### THE REQUEST
Repeat the material exactly, every line of it.

### DATA SECTION
# # #
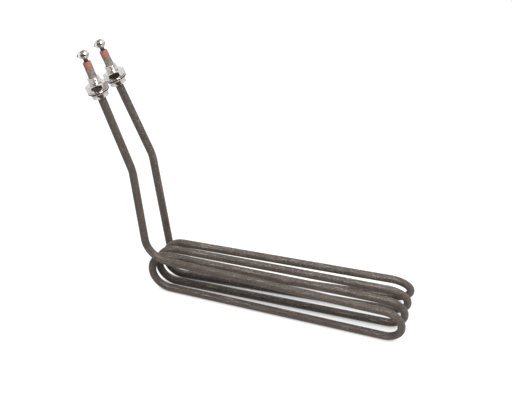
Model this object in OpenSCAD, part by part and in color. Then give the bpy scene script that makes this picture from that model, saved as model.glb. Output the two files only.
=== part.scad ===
// Tubular heating element of a deep fryer.
// One sheath tube is bent into a flat coil that stands on its lower passes.
// Both of its ends rise as legs, which carry a threaded bushing and a screw terminal each.
// Lengths are in millimetres. X runs along the passes, Y from front to rear and Z up.

/* [Sheath tube] */
// Outer diameter of the sheath
sheath_d = 8; // [6.5:0.1:9]
// Wall thickness of the sheath
sheath_wall = 0.8; // [0.5:0.1:1]
// Extra thickness of a bent stretch over a straight one
bend_swell = 0.04; // [0.02:0.01:0.1]

/* [Coil] */
// Number of turns
turns = 4; // [2:1:6]
// Length over the centre lines of the first turn's two end bends
coil_l = 268; // [180:1:400]
// Clear height between the lower and upper passes at the left end
left_clear_h = 33.5; // [26:0.5:45]
// Clear height between the lower and upper passes at the right end
right_clear_h = 29.5; // [22:0.5:40]
// Clear gap between neighbouring passes at the left end
left_gap = 4.5; // [2:0.5:10]
// Clear gap between neighbouring upper passes at the right end
right_gap_top = 10; // [2:0.5:20]
// Clear gap between neighbouring lower passes at the right end
right_gap_floor = 14; // [4:0.5:24]
// Clear gap between the first and second upper passes at the left end
front_gap = 0.5; // [0.3:0.1:3]
// How far the top of a left end bend stands in front of its foot
left_lean = 0.5; // [0:0.1:2]
// How far each left end bend stands back from the one before it
left_step = 2.5; // [0:0.5:5]
// How far each right end bend stands back from the one before it
right_step = 1.5; // [0:0.5:5]

/* [Legs] */
// Corner of the front leg over the first upper pass, from the left end
front_corner_x = 0; // [-5:0.5:5]
// Corner of the rear leg on the last lower pass, from the left end
rear_corner_x = 7.5; // [3:0.5:15]
// Bend radius at the foot of a leg
foot_r = 25; // [16:0.5:30]
// Lean of the lower stretch of the front leg, in degrees
front_lean_low = 6; // [0:0.5:10]
// Lean of the lower stretch of the rear leg, in degrees
rear_lean_low = 7.5; // [0:0.5:10]
// Lean of the upper stretch of the front leg, in degrees
front_lean_top = 19.5; // [12:0.5:30]
// Lean of the upper stretch of the rear leg, in degrees
rear_lean_top = 23; // [12:0.5:30]
// Height of the upper corner of the front leg over the floor
front_corner_z = 148; // [110:1:180]
// Height of the upper corner of the rear leg over the floor
rear_corner_z = 140; // [110:1:180]
// Bend radius at the upper corner of a leg
neck_r = 40; // [25:1:60]
// Length from the front leg's upper corner to its bushing
front_top_l = 82.5; // [60:1:120]
// Length from the rear leg's upper corner to its bushing
rear_top_l = 82.5; // [60:1:120]

/* [Bushings] */
// Diameter of the head that stops inside the tank wall
head_d = 16; // [14:0.5:20]
// Height of the head
head_h = 4.5; // [3:0.5:7]
// Outer diameter of the thread
thread_d = 12; // [11:0.5:13]
// Length of the thread from the head to its end
thread_l = 16.5; // [14:0.5:24]
// Depth of the thread, from its crests to its core
thread_depth = 0.85; // [0.5:0.05:1]
// Bevel at the edges of the head and of the thread
bushing_bevel = 0.6; // [0.2:0.1:0.8]

/* [Gaskets, washers and nuts] */
// Outer diameter of the gasket
gasket_d = 18; // [16:0.5:22]
// Thickness of the gasket
gasket_t = 1.5; // [1:0.1:3]
// Outer diameter of the washer
washer_d = 21.5; // [18:0.5:26]
// Thickness of the washer
washer_t = 1.5; // [1:0.1:2]
// Width of the nut across its flats
nut_af = 19; // [17:0.5:22]
// Height of the nut
nut_h = 7; // [5:0.5:8]

/* [Ends of the sheath] */
// Length of bare sheath above the bushing
bare_l = 9; // [5:0.5:20]
// Length of the end seal outside the sheath
seal_l = 7; // [4:0.5:12]
// Length of the seal's plug inside the sheath
seal_plug_l = 6; // [3:0.5:10]
// Diameter of the terminal pin
pin_d = 4; // [3:0.1:4.4]
// Length of the terminal pin inside the seal and the sheath
cold_l = 70; // [50:1:85]
// Diameter of the resistance wire
wire_d = 0.6; // [0.3:0.05:1]
// Radius of the seal's outer edge
seal_edge_r = 1; // [0.3:0.1:1.2]

/* [Screw terminals] */
// Height of the screw's axis over the seal
eye_h = 7; // [6:0.5:12]
// Thickness of the flattened eye
eye_t = 1.6; // [1:0.1:2]
// Width of the flattened eye
eye_w = 8; // [7:0.1:10]
// Width of the flattened neck under the eye
neck_w = 5.4; // [4.5:0.1:6]
// Diameter of the terminal screw
screw_d = 4; // [3:0.1:4.4]
// Depth of the terminal screw's thread
screw_thread_depth = 0.4; // [0.3:0.05:0.5]
// Length of the screw under its head
screw_l = 9.5; // [8:0.5:14]
// Diameter of the screw's head
screw_head_d = 8; // [6.5:0.1:9]
// Height of the screw's head
screw_head_h = 2.8; // [2:0.1:3.5]
// Turn of the slot about the screw, in degrees
slot_turn = 35; // [0:5:175]
// Width of the slot in the screw's head
slot_w = 1.2; // [0.8:0.1:1.6]
// Depth of the slot in the screw's head
slot_depth = 1.2; // [0.6:0.1:1.4]
// Outer diameter of the plain washer under the head
small_washer_d = 9; // [8:0.1:10]
// Thickness of the plain washer under the head
small_washer_t = 0.8; // [0.5:0.1:1.2]
// Outer diameter of the spring washer
spring_d = 7.6; // [6.6:0.1:8.4]
// Thickness of the spring washer
spring_t = 1; // [0.6:0.1:1.2]
// Width of the split in the spring washer
split_w = 0.8; // [0.4:0.1:1.5]
// Turn of the split about the screw, in degrees
split_turn = 250; // [0:5:355]
// Width of the small nut across its flats
small_nut_af = 7; // [6.5:0.1:8]
// Height of the small nut
small_nut_h = 3.2; // [2.4:0.1:3.6]

/* [Fits] */
// Clearance around a piece in its hole, on each side
fit_gap = 0.05; // [0.03:0.01:0.1]
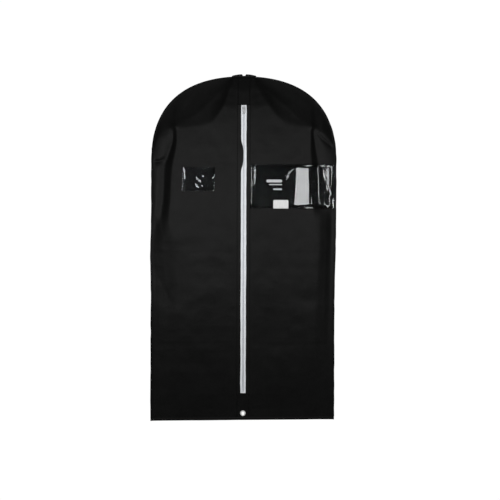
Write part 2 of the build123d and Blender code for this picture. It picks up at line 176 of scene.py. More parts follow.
# # #
### CORRECT RESPONSE
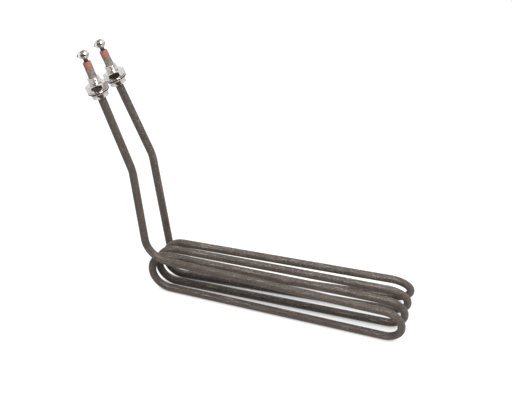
Model this object in OpenSCAD, part by part and in color. Then give the bpy scene script that makes this picture from that model, saved as model.glb. Output the two files only.
=== part.scad ===
// Tubular heating element of a deep fryer.
// One sheath tube is bent into a flat coil that stands on its lower passes.
// Both of its ends rise as legs, which carry a threaded bushing and a screw terminal each.
// Lengths are in millimetres. X runs along the passes, Y from front to rear and Z up.

/* [Sheath tube] */
// Outer diameter of the sheath
sheath_d = 8; // [6.5:0.1:9]
// Wall thickness of the sheath
sheath_wall = 0.8; // [0.5:0.1:1]
// Extra thickness of a bent stretch over a straight one
bend_swell = 0.04; // [0.02:0.01:0.1]

/* [Coil] */
// Number of turns
turns = 4; // [2:1:6]
// Length over the centre lines of the first turn's two end bends
coil_l = 268; // [180:1:400]
// Clear height between the lower and upper passes at the left end
left_clear_h = 33.5; // [26:0.5:45]
// Clear height between the lower and upper passes at the right end
right_clear_h = 29.5; // [22:0.5:40]
// Clear gap between neighbouring passes at the left end
left_gap = 4.5; // [2:0.5:10]
// Clear gap between neighbouring upper passes at the right end
right_gap_top = 10; // [2:0.5:20]
// Clear gap between neighbouring lower passes at the right end
right_gap_floor = 14; // [4:0.5:24]
// Clear gap between the first and second upper passes at the left end
front_gap = 0.5; // [0.3:0.1:3]
// How far the top of a left end bend stands in front of its foot
left_lean = 0.5; // [0:0.1:2]
// How far each left end bend stands back from the one before it
left_step = 2.5; // [0:0.5:5]
// How far each right end bend stands back from the one before it
right_step = 1.5; // [0:0.5:5]

/* [Legs] */
// Corner of the front leg over the first upper pass, from the left end
front_corner_x = 0; // [-5:0.5:5]
// Corner of the rear leg on the last lower pass, from the left end
rear_corner_x = 7.5; // [3:0.5:15]
// Bend radius at the foot of a leg
foot_r = 25; // [16:0.5:30]
// Lean of the lower stretch of the front leg, in degrees
front_lean_low = 6; // [0:0.5:10]
// Lean of the lower stretch of the rear leg, in degrees
rear_lean_low = 7.5; // [0:0.5:10]
// Lean of the upper stretch of the front leg, in degrees
front_lean_top = 19.5; // [12:0.5:30]
// Lean of the upper stretch of the rear leg, in degrees
rear_lean_top = 23; // [12:0.5:30]
// Height of the upper corner of the front leg over the floor
front_corner_z = 148; // [110:1:180]
// Height of the upper corner of the rear leg over the floor
rear_corner_z = 140; // [110:1:180]
// Bend radius at the upper corner of a leg
neck_r = 40; // [25:1:60]
// Length from the front leg's upper corner to its bushing
front_top_l = 82.5; // [60:1:120]
// Length from the rear leg's upper corner to its bushing
rear_top_l = 82.5; // [60:1:120]

/* [Bushings] */
// Diameter of the head that stops inside the tank wall
head_d = 16; // [14:0.5:20]
// Height of the head
head_h = 4.5; // [3:0.5:7]
// Outer diameter of the thread
thread_d = 12; // [11:0.5:13]
// Length of the thread from the head to its end
thread_l = 16.5; // [14:0.5:24]
// Depth of the thread, from its crests to its core
thread_depth = 0.85; // [0.5:0.05:1]
// Bevel at the edges of the head and of the thread
bushing_bevel = 0.6; // [0.2:0.1:0.8]

/* [Gaskets, washers and nuts] */
// Outer diameter of the gasket
gasket_d = 18; // [16:0.5:22]
// Thickness of the gasket
gasket_t = 1.5; // [1:0.1:3]
// Outer diameter of the washer
washer_d = 21.5; // [18:0.5:26]
// Thickness of the washer
washer_t = 1.5; // [1:0.1:2]
// Width of the nut across its flats
nut_af = 19; // [17:0.5:22]
// Height of the nut
nut_h = 7; // [5:0.5:8]

/* [Ends of the sheath] */
// Length of bare sheath above the bushing
bare_l = 9; // [5:0.5:20]
// Length of the end seal outside the sheath
seal_l = 7; // [4:0.5:12]
// Length of the seal's plug inside the sheath
seal_plug_l = 6; // [3:0.5:10]
// Diameter of the terminal pin
pin_d = 4; // [3:0.1:4.4]
// Length of the terminal pin inside the seal and the sheath
cold_l = 70; // [50:1:85]
// Diameter of the resistance wire
wire_d = 0.6; // [0.3:0.05:1]
// Radius of the seal's outer edge
seal_edge_r = 1; // [0.3:0.1:1.2]

/* [Screw terminals] */
// Height of the screw's axis over the seal
eye_h = 7; // [6:0.5:12]
// Thickness of the flattened eye
eye_t = 1.6; // [1:0.1:2]
// Width of the flattened eye
eye_w = 8; // [7:0.1:10]
// Width of the flattened neck under the eye
neck_w = 5.4; // [4.5:0.1:6]
// Diameter of the terminal screw
screw_d = 4; // [3:0.1:4.4]
// Depth of the terminal screw's thread
screw_thread_depth = 0.4; // [0.3:0.05:0.5]
// Length of the screw under its head
screw_l = 9.5; // [8:0.5:14]
// Diameter of the screw's head
screw_head_d = 8; // [6.5:0.1:9]
// Height of the screw's head
screw_head_h = 2.8; // [2:0.1:3.5]
// Turn of the slot about the screw, in degrees
slot_turn = 35; // [0:5:175]
// Width of the slot in the screw's head
slot_w = 1.2; // [0.8:0.1:1.6]
// Depth of the slot in the screw's head
slot_depth = 1.2; // [0.6:0.1:1.4]
// Outer diameter of the plain washer under the head
small_washer_d = 9; // [8:0.1:10]
// Thickness of the plain washer under the head
small_washer_t = 0.8; // [0.5:0.1:1.2]
// Outer diameter of the spring washer
spring_d = 7.6; // [6.6:0.1:8.4]
// Thickness of the spring washer
spring_t = 1; // [0.6:0.1:1.2]
// Width of the split in the spring washer
split_w = 0.8; // [0.4:0.1:1.5]
// Turn of the split about the screw, in degrees
split_turn = 250; // [0:5:355]
// Width of the small nut across its flats
small_nut_af = 7; // [6.5:0.1:8]
// Height of the small nut
small_nut_h = 3.2; // [2.4:0.1:3.6]

/* [Fits] */
// Clearance around a piece in its hole, on each side
fit_gap = 0.05; // [0.03:0.01:0.1]
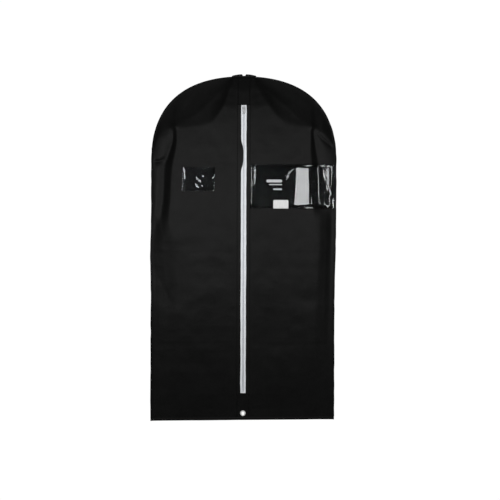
Write part 2 of the build123d and Blender code for this picture. It picks up at line 176 of scene.py. More parts follow.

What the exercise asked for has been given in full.